WORK TO COMPLETE →
Return the complete listing that follows, with each line reproduced exactly.

DATA BLOCK →
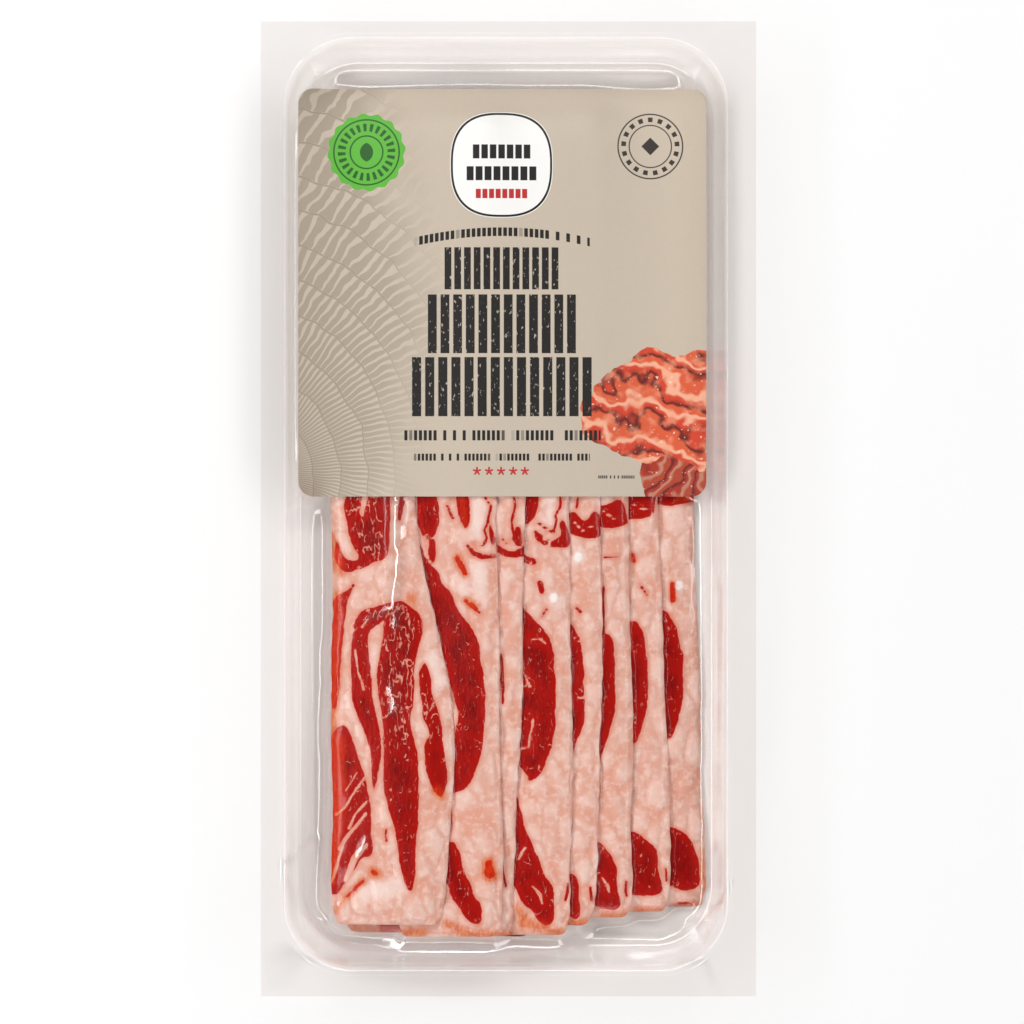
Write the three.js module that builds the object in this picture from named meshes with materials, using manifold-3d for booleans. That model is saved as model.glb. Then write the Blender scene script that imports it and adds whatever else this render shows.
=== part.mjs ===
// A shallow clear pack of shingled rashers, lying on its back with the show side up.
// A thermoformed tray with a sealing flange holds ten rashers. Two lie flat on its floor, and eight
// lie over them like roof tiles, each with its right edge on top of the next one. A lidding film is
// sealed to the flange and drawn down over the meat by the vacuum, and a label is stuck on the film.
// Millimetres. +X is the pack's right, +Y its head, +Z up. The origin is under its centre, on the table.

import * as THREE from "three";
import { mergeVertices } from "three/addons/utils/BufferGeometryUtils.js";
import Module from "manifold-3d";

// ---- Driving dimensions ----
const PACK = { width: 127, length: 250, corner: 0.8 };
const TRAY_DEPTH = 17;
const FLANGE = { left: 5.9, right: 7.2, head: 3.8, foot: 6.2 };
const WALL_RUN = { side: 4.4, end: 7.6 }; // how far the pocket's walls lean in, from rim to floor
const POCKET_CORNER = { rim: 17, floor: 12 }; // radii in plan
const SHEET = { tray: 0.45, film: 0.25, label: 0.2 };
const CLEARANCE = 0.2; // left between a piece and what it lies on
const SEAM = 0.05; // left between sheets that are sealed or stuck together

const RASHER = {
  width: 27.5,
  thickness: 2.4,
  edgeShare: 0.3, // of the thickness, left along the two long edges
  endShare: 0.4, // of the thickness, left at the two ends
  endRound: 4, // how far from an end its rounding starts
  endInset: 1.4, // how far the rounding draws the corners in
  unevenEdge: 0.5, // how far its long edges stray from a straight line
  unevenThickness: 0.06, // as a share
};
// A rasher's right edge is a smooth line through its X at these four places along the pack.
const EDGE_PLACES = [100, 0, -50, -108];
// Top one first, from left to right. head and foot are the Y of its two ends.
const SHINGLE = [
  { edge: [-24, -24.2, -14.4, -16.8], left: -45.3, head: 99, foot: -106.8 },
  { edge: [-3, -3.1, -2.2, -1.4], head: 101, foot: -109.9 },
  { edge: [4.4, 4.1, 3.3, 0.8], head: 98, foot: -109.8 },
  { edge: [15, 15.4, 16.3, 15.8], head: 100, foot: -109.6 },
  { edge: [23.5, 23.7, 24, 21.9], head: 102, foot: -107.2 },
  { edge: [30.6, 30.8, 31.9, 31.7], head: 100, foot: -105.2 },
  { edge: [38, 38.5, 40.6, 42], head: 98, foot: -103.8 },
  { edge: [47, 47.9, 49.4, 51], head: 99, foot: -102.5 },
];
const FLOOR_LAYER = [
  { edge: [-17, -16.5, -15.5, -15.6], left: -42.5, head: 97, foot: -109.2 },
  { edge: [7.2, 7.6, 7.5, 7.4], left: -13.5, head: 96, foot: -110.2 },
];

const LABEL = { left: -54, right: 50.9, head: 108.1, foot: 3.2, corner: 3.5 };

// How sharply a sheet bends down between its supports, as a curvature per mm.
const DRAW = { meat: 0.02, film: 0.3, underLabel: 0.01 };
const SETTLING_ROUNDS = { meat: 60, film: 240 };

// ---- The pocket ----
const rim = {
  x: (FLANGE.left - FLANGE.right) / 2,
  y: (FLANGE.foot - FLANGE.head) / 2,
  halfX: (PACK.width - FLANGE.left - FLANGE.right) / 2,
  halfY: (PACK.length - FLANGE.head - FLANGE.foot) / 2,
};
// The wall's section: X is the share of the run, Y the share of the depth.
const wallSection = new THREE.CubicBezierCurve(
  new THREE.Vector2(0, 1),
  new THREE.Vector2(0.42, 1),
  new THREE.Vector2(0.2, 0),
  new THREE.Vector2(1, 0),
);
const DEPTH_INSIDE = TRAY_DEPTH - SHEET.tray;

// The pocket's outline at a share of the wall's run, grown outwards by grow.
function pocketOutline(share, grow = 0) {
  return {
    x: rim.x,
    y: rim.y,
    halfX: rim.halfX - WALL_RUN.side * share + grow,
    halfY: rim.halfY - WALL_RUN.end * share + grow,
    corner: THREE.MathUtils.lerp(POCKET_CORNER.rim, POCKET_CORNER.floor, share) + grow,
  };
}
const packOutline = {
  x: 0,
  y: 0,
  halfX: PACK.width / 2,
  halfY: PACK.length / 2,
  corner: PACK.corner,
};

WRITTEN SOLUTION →
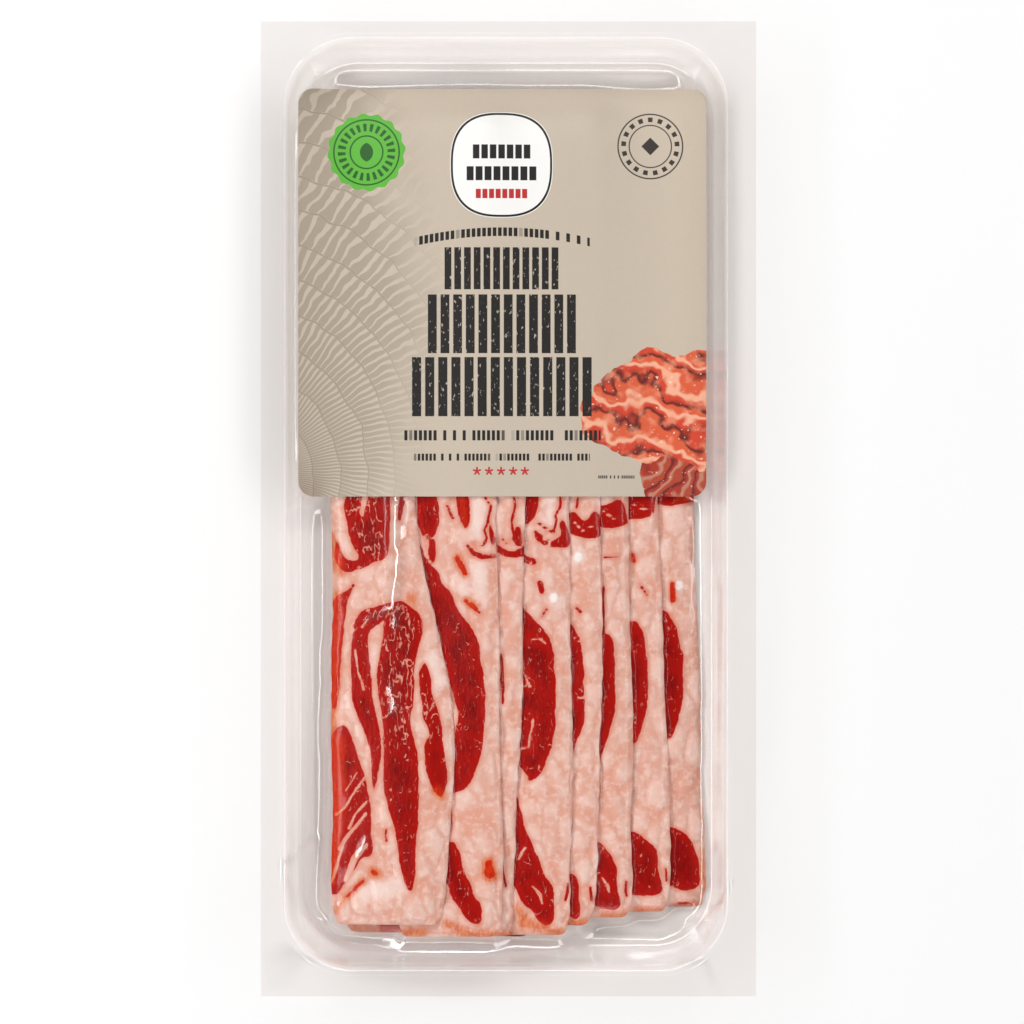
Write the three.js module that builds the object in this picture from named meshes with materials, using manifold-3d for booleans. That model is saved as model.glb. Then write the Blender scene script that imports it and adds whatever else this render shows.
=== part.mjs ===
// A shallow clear pack of shingled rashers, lying on its back with the show side up.
// A thermoformed tray with a sealing flange holds ten rashers. Two lie flat on its floor, and eight
// lie over them like roof tiles, each with its right edge on top of the next one. A lidding film is
// sealed to the flange and drawn down over the meat by the vacuum, and a label is stuck on the film.
// Millimetres. +X is the pack's right, +Y its head, +Z up. The origin is under its centre, on the table.

import * as THREE from "three";
import { mergeVertices } from "three/addons/utils/BufferGeometryUtils.js";
import Module from "manifold-3d";

// ---- Driving dimensions ----
const PACK = { width: 127, length: 250, corner: 0.8 };
const TRAY_DEPTH = 17;
const FLANGE = { left: 5.9, right: 7.2, head: 3.8, foot: 6.2 };
const WALL_RUN = { side: 4.4, end: 7.6 }; // how far the pocket's walls lean in, from rim to floor
const POCKET_CORNER = { rim: 17, floor: 12 }; // radii in plan
const SHEET = { tray: 0.45, film: 0.25, label: 0.2 };
const CLEARANCE = 0.2; // left between a piece and what it lies on
const SEAM = 0.05; // left between sheets that are sealed or stuck together

const RASHER = {
  width: 27.5,
  thickness: 2.4,
  edgeShare: 0.3, // of the thickness, left along the two long edges
  endShare: 0.4, // of the thickness, left at the two ends
  endRound: 4, // how far from an end its rounding starts
  endInset: 1.4, // how far the rounding draws the corners in
  unevenEdge: 0.5, // how far its long edges stray from a straight line
  unevenThickness: 0.06, // as a share
};
// A rasher's right edge is a smooth line through its X at these four places along the pack.
const EDGE_PLACES = [100, 0, -50, -108];
// Top one first, from left to right. head and foot are the Y of its two ends.
const SHINGLE = [
  { edge: [-24, -24.2, -14.4, -16.8], left: -45.3, head: 99, foot: -106.8 },
  { edge: [-3, -3.1, -2.2, -1.4], head: 101, foot: -109.9 },
  { edge: [4.4, 4.1, 3.3, 0.8], head: 98, foot: -109.8 },
  { edge: [15, 15.4, 16.3, 15.8], head: 100, foot: -109.6 },
  { edge: [23.5, 23.7, 24, 21.9], head: 102, foot: -107.2 },
  { edge: [30.6, 30.8, 31.9, 31.7], head: 100, foot: -105.2 },
  { edge: [38, 38.5, 40.6, 42], head: 98, foot: -103.8 },
  { edge: [47, 47.9, 49.4, 51], head: 99, foot: -102.5 },
];
const FLOOR_LAYER = [
  { edge: [-17, -16.5, -15.5, -15.6], left: -42.5, head: 97, foot: -109.2 },
  { edge: [7.2, 7.6, 7.5, 7.4], left: -13.5, head: 96, foot: -110.2 },
];

const LABEL = { left: -54, right: 50.9, head: 108.1, foot: 3.2, corner: 3.5 };

// How sharply a sheet bends down between its supports, as a curvature per mm.
const DRAW = { meat: 0.02, film: 0.3, underLabel: 0.01 };
const SETTLING_ROUNDS = { meat: 60, film: 240 };

// ---- The pocket ----
const rim = {
  x: (FLANGE.left - FLANGE.right) / 2,
  y: (FLANGE.foot - FLANGE.head) / 2,
  halfX: (PACK.width - FLANGE.left - FLANGE.right) / 2,
  halfY: (PACK.length - FLANGE.head - FLANGE.foot) / 2,
};
// The wall's section: X is the share of the run, Y the share of the depth.
const wallSection = new THREE.CubicBezierCurve(
  new THREE.Vector2(0, 1),
  new THREE.Vector2(0.42, 1),
  new THREE.Vector2(0.2, 0),
  new THREE.Vector2(1, 0),
);
const DEPTH_INSIDE = TRAY_DEPTH - SHEET.tray;

// The pocket's outline at a share of the wall's run, grown outwards by grow.
function pocketOutline(share, grow = 0) {
  return {
    x: rim.x,
    y: rim.y,
    halfX: rim.halfX - WALL_RUN.side * share + grow,
    halfY: rim.halfY - WALL_RUN.end * share + grow,
    corner: THREE.MathUtils.lerp(POCKET_CORNER.rim, POCKET_CORNER.floor, share) + grow,
  };
}
const packOutline = {
  x: 0,
  y: 0,
  halfX: PACK.width / 2,
  halfY: PACK.length / 2,
  corner: PACK.corner,
};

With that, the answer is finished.